You probably shouldn’t use the saw while standing on a ladder, but we know you’ll be tempted to. That means you’ll either have two hands on the saw, meaning no hands-free to steady or catch yourself, or you’ll be one-handing the saw, meaning you won’t have it under as much control, particularly as you complete the cut and the saw suddenly swings more freely. Try to find something else to brace yourself against when sawing from a ladder.
It may sound obvious, but exercise caution when sawing above your head. Whatever you’re cutting will eventually be loose enough to fall on you, possibly even bringing the saw with it.

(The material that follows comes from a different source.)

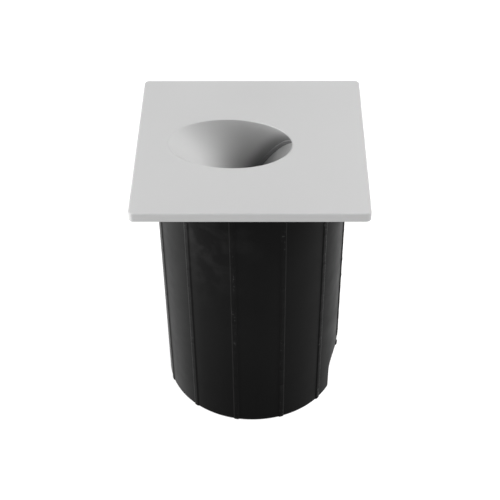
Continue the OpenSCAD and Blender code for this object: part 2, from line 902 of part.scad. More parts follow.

Kickback happens, just like with a chainsaw. Don’t pull the blade out while the machine is still on, and keep the shoe pressed against the surface if possible. Be especially on the lookout for kickback if you’re still up in that ladder.
Those blades are working hard – they generate heat and lots of it! Give it a moment to cool down before you try to change it out.
A reciprocating saw is a fantastic, easily-justified, versatile addition to any tool arsenal. Our Top Pick is no surprise – the Milwaukee 6519-31 Sawzall. There’s a reason its name is synonymous with the tool itself. With the Sawzall, you are limited only by your imagination, plus it’s likely to outlive you, making it worth every penny.
Your best bet on a tight budget is the Porter-Cable PCC670B. At roughly half the price of our leading saws and nearly all the same features, it’s a terrific choice for the first-time buyer. You’ll be able to tackle all but the biggest jobs but spend noticeably less money.
Between our reviews and buyer’s guide, you should be ready to go. All that’s left to decide is – what AREN’T you going to tackle with your reciprocating saw?